Like anything else, the participative approach has its own downsides and risks:

In the Pittsburgh project, the balance of participation between the ARM and IM&T professions was heavily weighted in favor of the former, and there was no real participation by end-users as such in the articulation of requirements. This was more because of the research nature of the project and because the requirements sought were not intended to be limited to specific end user business areas. Nonetheless, the Pittsburgh project itself was in large part fashioned through a participative design process such as just described, and gained from many of the benefits outlined above. What this means however is that it is important how the Pittsburgh functional requirements are introduced into a new setting, such as they were in Philadelphia and Indiana. The Ohio project had the most extensive coverage of stakeholders. All three projects were interdisciplinary in their collaboration between ARM, IM&T and business area groups. So far as I can tell, none of the projects involved end-users outside of the target business area staff that create records.

What are the options open to the archivist in this respect at the beginning of the design process that may be too late to undertake once it gets started? One option would be to accept the Pittsburgh functional requirements, BAQ model and metadata requirements as givens and move ahead into the design of system specifications that satisfy those needs. The advantages are obvious. Mainly it is that a good deal of time can be saved in the definition phase and work can move quickly into specifications definition, bid offerings and systems development. The risk however is that the energy and buy-in that was experienced in Pittsburgh is not transferable to the new teams in some other location. In the absence of experiencing a similar process, there is the danger that all of the important stakeholders will not be identified or engaged and that they will not have the same level of understanding of the issues -- the IM&T user people will not understand the ARM issues and the ARM group will not understand the interface or information architecture, technology architecture or technical issues, and the end users will understand neither -- and none will likely have the same commitment to the final design solution.
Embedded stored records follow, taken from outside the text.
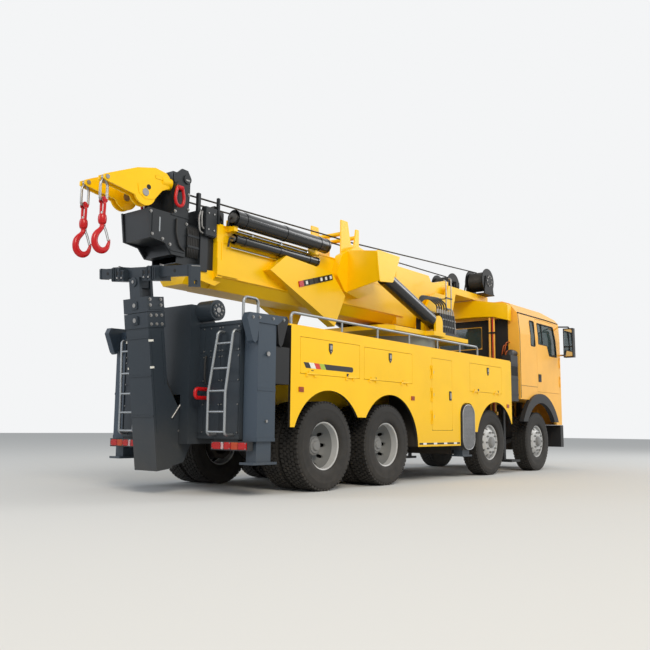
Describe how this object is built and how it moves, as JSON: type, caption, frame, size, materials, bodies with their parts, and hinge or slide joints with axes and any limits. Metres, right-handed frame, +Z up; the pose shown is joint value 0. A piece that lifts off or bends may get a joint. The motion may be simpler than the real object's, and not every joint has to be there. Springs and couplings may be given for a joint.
{
  "type": "four-axle rotator recovery truck",
  "caption": "Heavy rotator tow truck with a slewing telescopic crane boom, twin winches, folding rear underlift, sliding outriggers, side lockers and a sleeper cab.",
  "frame": {"origin": "on the ground below the middle of the truck's length and width", "axes": "+X forward towards the cab, +Y to the truck's left, +Z up"},
  "size_m": [10.6512, 3.06, 3.83],
  "materials": {
    "chassis_paint": "satin",
    "grey_paint": "satin",
    "body_yellow": "gloss",
    "cab_yellow": "gloss",
    "tyre_and_rim": "matte",
    "black_plastic": "matte",
    "bright_steel": "satin",
    "chrome_rod": "polished",
    "hook_red": "gloss",
    "lamp_red": "gloss",
    "glass": "polished",
    "trim": "matte",
    "cast_iron": "matte"
  },
  "bodies": {
    "chassis": {"chassis_frame": "chassis_paint", "powertrain": "cast_iron", "axles": "chassis_paint", "body_right": "body_yellow", "body_left": "body_yellow", "deck": "grey_paint", "slew_ring": "bright_steel", "railings": "bright_steel", "rear_housing": "grey_paint", "towing_eyes": "hook_red", "tail_lamps": "lamp_red", "cab_shell": "cab_yellow", "cab_glass": "glass", "cab_interior": "trim", "cab_fittings": "black_plastic", "canopy": "body_yellow"},
    "knuckle_1_right": {"knuckle_1_right": "chassis_paint"},
    "knuckle_1_left": {"knuckle_1_left": "chassis_paint"},
    "knuckle_2_right": {"knuckle_2_right": "chassis_paint"},
    "knuckle_2_left": {"knuckle_2_left": "chassis_paint"},
    "wheel_1_right": {"wheel_1_right": "tyre_and_rim"},
    "wheel_1_left": {"wheel_1_left": "tyre_and_rim"},
    "wheel_2_right": {"wheel_2_right": "tyre_and_rim"},
    "wheel_2_left": {"wheel_2_left": "tyre_and_rim"},
    "wheel_3_right": {"wheel_3_right": "tyre_and_rim"},
    "wheel_3_left": {"wheel_3_left": "tyre_and_rim"},
    "wheel_4_right": {"wheel_4_right": "tyre_and_rim"},
    "wheel_4_left": {"wheel_4_left": "tyre_and_rim"},
    "cab_door_right": {"cab_door_right": "cab_yellow"},
    "cab_door_left": {"cab_door_left": "cab_yellow"},
    "locker_a_right": {"locker_a_right": "body_yellow"},
    "locker_a_left": {"locker_a_left": "body_yellow"},
    "locker_b_right": {"locker_b_right": "body_yellow"},
    "locker_b_left": {"locker_b_left": "body_yellow"},
    "locker_c_right": {"locker_c_right": "body_yellow"},
    "locker_c_left": {"locker_c_left": "body_yellow"},
    "locker_tall_right": {"locker_tall_right": "body_yellow"},
    "locker_tall_left": {"locker_tall_left": "body_yellow"},
    "rear_beam_right": {"rear_beam_right": "grey_paint"},
    "rear_leg_right": {"rear_leg_right": "grey_paint"},
    "rear_beam_left": {"rear_beam_left": "grey_paint"},
    "rear_leg_left": {"rear_leg_left": "grey_paint"},
    "front_beam_right": {"front_beam_right": "grey_paint"},
    "front_leg_right": {"front_leg_right": "grey_paint"},
    "front_beam_left": {"front_beam_left": "grey_paint"},
    "front_leg_left": {"front_leg_left": "grey_paint"},
    "turret": {"turret": "body_yellow", "winches": "chassis_paint"},
    "lift_barrels": {"lift_barrels": "body_yellow"},
    "lift_rods": {"lift_rods": "chrome_rod"},
    "boom_base": {"boom_base": "body_yellow"},
    "boom_mid": {"boom_mid": "grey_paint"},
    "boom_tip": {"boom_tip": "grey_paint"},
    "beak_right": {"beak_right": "body_yellow"},
    "hook_right": {"hook_right": "hook_red"},
    "beak_left": {"beak_left": "body_yellow"},
    "hook_left": {"hook_left": "hook_red"},
    "underlift_arm": {"underlift_arm": "grey_paint"},
    "underlift_inner": {"underlift_inner": "grey_paint"},
    "crossbar": {"crossbar": "grey_paint"}
  },
  "joints": [
    {"name": "steer_1_right", "type": "hinge", "parent": "chassis", "child": "knuckle_1_right", "pos_m": [3.9, -0.82, 0.538], "axis": [0, 0, 1], "range_deg": [-35, 35]},
    {"name": "steer_1_left", "type": "hinge", "parent": "chassis", "child": "knuckle_1_left", "pos_m": [3.9, 0.82, 0.538], "axis": [0, 0, 1], "range_deg": [-35, 35]},
    {"name": "steer_2_right", "type": "hinge", "parent": "chassis", "child": "knuckle_2_right", "pos_m": [1.95, -0.82, 0.538], "axis": [0, 0, 1], "range_deg": [-23, 23]},
    {"name": "steer_2_left", "type": "hinge", "parent": "chassis", "child": "knuckle_2_left", "pos_m": [1.95, 0.82, 0.538], "axis": [0, 0, 1], "range_deg": [-23, 23]},
    {"name": "spin_1_right", "type": "hinge", "parent": "knuckle_1_right", "child": "wheel_1_right", "pos_m": [3.9, -1.01, 0.538], "axis": [0, 1, 0], "continuous": true},
    {"name": "spin_1_left", "type": "hinge", "parent": "knuckle_1_left", "child": "wheel_1_left", "pos_m": [3.9, 1.01, 0.538], "axis": [0, 1, 0], "continuous": true},
    {"name": "spin_2_right", "type": "hinge", "parent": "knuckle_2_right", "child": "wheel_2_right", "pos_m": [1.95, -1.01, 0.538], "axis": [0, 1, 0], "continuous": true},
    {"name": "spin_2_left", "type": "hinge", "parent": "knuckle_2_left", "child": "wheel_2_left", "pos_m": [1.95, 1.01, 0.538], "axis": [0, 1, 0], "continuous": true},
    {"name": "spin_3_right", "type": "hinge", "parent": "chassis", "child": "wheel_3_right", "pos_m": [-1.25, -1.055, 0.538], "axis": [0, 1, 0], "continuous": true},
    {"name": "spin_3_left", "type": "hinge", "parent": "chassis", "child": "wheel_3_left", "pos_m": [-1.25, 1.055, 0.538], "axis": [0, 1, 0], "continuous": true},
    {"name": "spin_4_right", "type": "hinge", "parent": "chassis", "child": "wheel_4_right", "pos_m": [-2.6, -1.055, 0.538], "axis": [0, 1, 0], "continuous": true},
    {"name": "spin_4_left", "type": "hinge", "parent": "chassis", "child": "wheel_4_left", "pos_m": [-2.6, 1.055, 0.538], "axis": [0, 1, 0], "continuous": true},
    {"name": "cab_door_right", "type": "hinge", "parent": "chassis", "child": "cab_door_right", "pos_m": [4.96, -1.21, 1.9], "axis": [0, 0, 1], "range_deg": [0, 70]},
    {"name": "cab_door_left", "type": "hinge", "parent": "chassis", "child": "cab_door_left", "pos_m": [4.96, 1.21, 1.9], "axis": [0, 0, -1], "range_deg": [0, 70]},
    {"name": "locker_a_right", "type": "hinge", "parent": "chassis", "child": "locker_a_right", "pos_m": [-2.56, -1.26, 1.385], "axis": [1, 0, 0], "range_deg": [0, 90]},
    {"name": "locker_a_left", "type": "hinge", "parent": "chassis", "child": "locker_a_left", "pos_m": [-2.56, 1.26, 1.385], "axis": [-1, 0, 0], "range_deg": [0, 90]},
    {"name": "locker_b_right", "type": "hinge", "parent": "chassis", "child": "locker_b_right", "pos_m": [-1.27, -1.26, 1.385], "axis": [1, 0, 0], "range_deg": [0, 90]},
    {"name": "locker_b_left", "type": "hinge", "parent": "chassis", "child": "locker_b_left", "pos_m": [-1.27, 1.26, 1.385], "axis": [-1, 0, 0], "range_deg": [0, 90]},
    {"name": "locker_c_right", "type": "hinge", "parent": "chassis", "child": "locker_c_right", "pos_m": [1.64, -1.26, 1.355], "axis": [1, 0, 0], "range_deg": [0, 90]},
    {"name": "locker_c_left", "type": "hinge", "parent": "chassis", "child": "locker_c_left", "pos_m": [1.64, 1.26, 1.355], "axis": [-1, 0, 0], "range_deg": [0, 90]},
    {"name": "locker_tall_right", "type": "hinge", "parent": "chassis", "child": "locker_tall_right", "pos_m": [-0.15, -1.26, 1.25], "axis": [0, 0, -1], "range_deg": [0, 100]},
    {"name": "locker_tall_left", "type": "hinge", "parent": "chassis", "child": "locker_tall_left", "pos_m": [-0.15, 1.26, 1.25], "axis": [0, 0, 1], "range_deg": [0, 100]},
    {"name": "rear_beam_right", "type": "slide", "parent": "chassis", "child": "rear_beam_right", "axis": [0, -1, 0], "range_m": [0, 0.85]},
    {"name": "rear_leg_right", "type": "slide", "parent": "rear_beam_right", "child": "rear_leg_right", "axis": [0, 0, -1], "range_m": [0, 0.345]},
    {"name": "rear_beam_left", "type": "slide", "parent": "chassis", "child": "rear_beam_left", "axis": [0, 1, 0], "range_m": [0, 0.85]},
    {"name": "rear_leg_left", "type": "slide", "parent": "rear_beam_left", "child": "rear_leg_left", "axis": [0, 0, -1], "range_m": [0, 0.345]},
    {"name": "front_beam_right", "type": "slide", "parent": "chassis", "child": "front_beam_right", "axis": [0, -1, 0], "range_m": [0, 0.85]},
    {"name": "front_leg_right", "type": "slide", "parent": "front_beam_right", "child": "front_leg_right", "axis": [0, 0, -1], "range_m": [0, 0.325]},
    {"name": "front_beam_left", "type": "slide", "parent": "chassis", "child": "front_beam_left", "axis": [0, 1, 0], "range_m": [0, 0.85]},
    {"name": "front_leg_left", "type": "slide", "parent": "front_beam_left", "child": "front_leg_left", "axis": [0, 0, -1], "range_m": [0, 0.325]},
    {"name": "slew", "type": "hinge", "parent": "chassis", "child": "turret", "pos_m": [0.69, 0, 2.2], "axis": [0, 0, 1], "range_deg": [-135, 135]},
    {"name": "boom_lift", "type": "hinge", "parent": "turret", "child": "boom_base", "pos_m": [1.56, 0, 2.92], "axis": [0, 1, 0], "range_deg": [0, 60]},
    {"name": "lift_barrels", "type": "hinge", "parent": "turret", "child": "lift_barrels", "pos_m": [0.69, 0, 2.44], "axis": [0, 1, 0], "range_deg": [0, 65]},
    {"name": "lift_rods", "type": "slide", "parent": "lift_barrels", "child": "lift_rods", "axis": [-0.9401, 0, 0.3408], "range_m": [0, 1]},
    {"name": "boom_mid_slide", "type": "slide", "parent": "boom_base", "child": "boom_mid", "axis": [-1, 0, 0], "range_m": [0, 2.6]},
    {"name": "boom_tip_slide", "type": "slide", "parent": "boom_mid", "child": "boom_tip", "axis": [-1, 0, 0], "range_m": [0, 2.6]},
    {"name": "beak_right", "type": "hinge", "parent": "boom_tip", "child": "beak_right", "pos_m": [-4.37, -0.17, 3.56], "axis": [-1, 0, 0], "range_deg": [0, 80]},
    {"name": "hook_right", "type": "hinge", "parent": "beak_right", "child": "hook_right", "pos_m": [-5.2, -0.17, 3.41], "axis": [0, 1, 0], "range_deg": [-20, 60]},
    {"name": "beak_left", "type": "hinge", "parent": "boom_tip", "child": "beak_left", "pos_m": [-4.37, 0.17, 3.56], "axis": [1, 0, 0], "range_deg": [0, 80]},
    {"name": "hook_left", "type": "hinge", "parent": "beak_left", "child": "hook_left", "pos_m": [-5.2, 0.17, 3.41], "axis": [0, 1, 0], "range_deg": [-20, 60]},
    {"name": "underlift_fold", "type": "hinge", "parent": "chassis", "child": "underlift_arm", "pos_m": [-3.94, 0, 0.72], "axis": [0, -1, 0], "range_deg": [0, 83]},
    {"name": "underlift_slide", "type": "slide", "parent": "underlift_arm", "child": "underlift_inner", "axis": [-0.1236, 0, 0.9923], "range_m": [0, 0.805]},
    {"name": "crossbar_swivel", "type": "hinge", "parent": "underlift_inner", "child": "crossbar", "pos_m": [-4.52396, 0, 2.38479], "axis": [0.9923, 0, 0.1236], "range_deg": [-15, 5]}
  ],
  "couplings": [
    {"joint": "steer_1_left", "follows": "steer_1_right", "ratio": 1},
    {"joint": "steer_2_right", "follows": "steer_1_right", "ratio": 0.65},
    {"joint": "steer_2_left", "follows": "steer_1_right", "ratio": 0.65},
    {"joint": "lift_barrels", "follows": "boom_lift", "ratio": 1.0687},
    {"joint": "lift_rods", "follows": "boom_lift", "m_per_rad": 0.9374},
    {"joint": "underlift_slide", "follows": "underlift_fold", "m_per_rad": 0.55225}
  ]
}
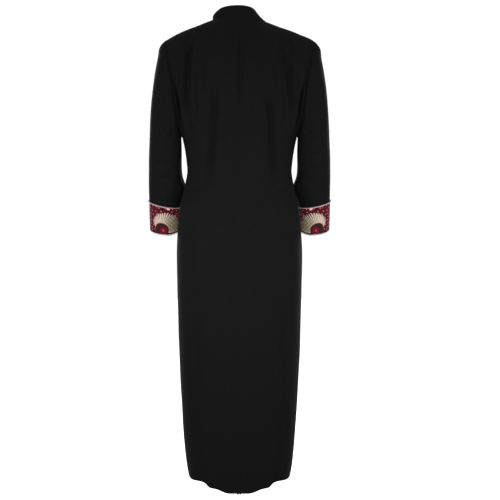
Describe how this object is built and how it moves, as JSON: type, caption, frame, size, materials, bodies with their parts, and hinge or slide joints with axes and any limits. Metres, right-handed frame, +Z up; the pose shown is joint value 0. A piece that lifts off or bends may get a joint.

Another option would be to establish the stakeholder group and allow it to go through the kind of participative process outlined above and come to its own definition of functional requirements. The risk, of course, is that the ARM group in any given situation may not be sufficiently well equipped or persuasive to ensure that recordkeeping functional requirements are adequately provided for.

Are these approaches mutually exclusive? They need not be. My own view is that the Pittsburgh functional requirements can be very effectively used by the functional and technical requirements teams as an agenda for the stakeholders to use to learn to talk to one another and to begin to understand some of the ARM concepts and related technology and user interface issues. They can also be used by such a team in an exercise to evaluate one of the organization's current systems, thus demonstrating by use how the requirements relate to existing systems and building an excellent common vocabulary for discussion of functional requirements, possibly resulting in endorsement of the Pittsburgh requirements or some acceptable variation on them.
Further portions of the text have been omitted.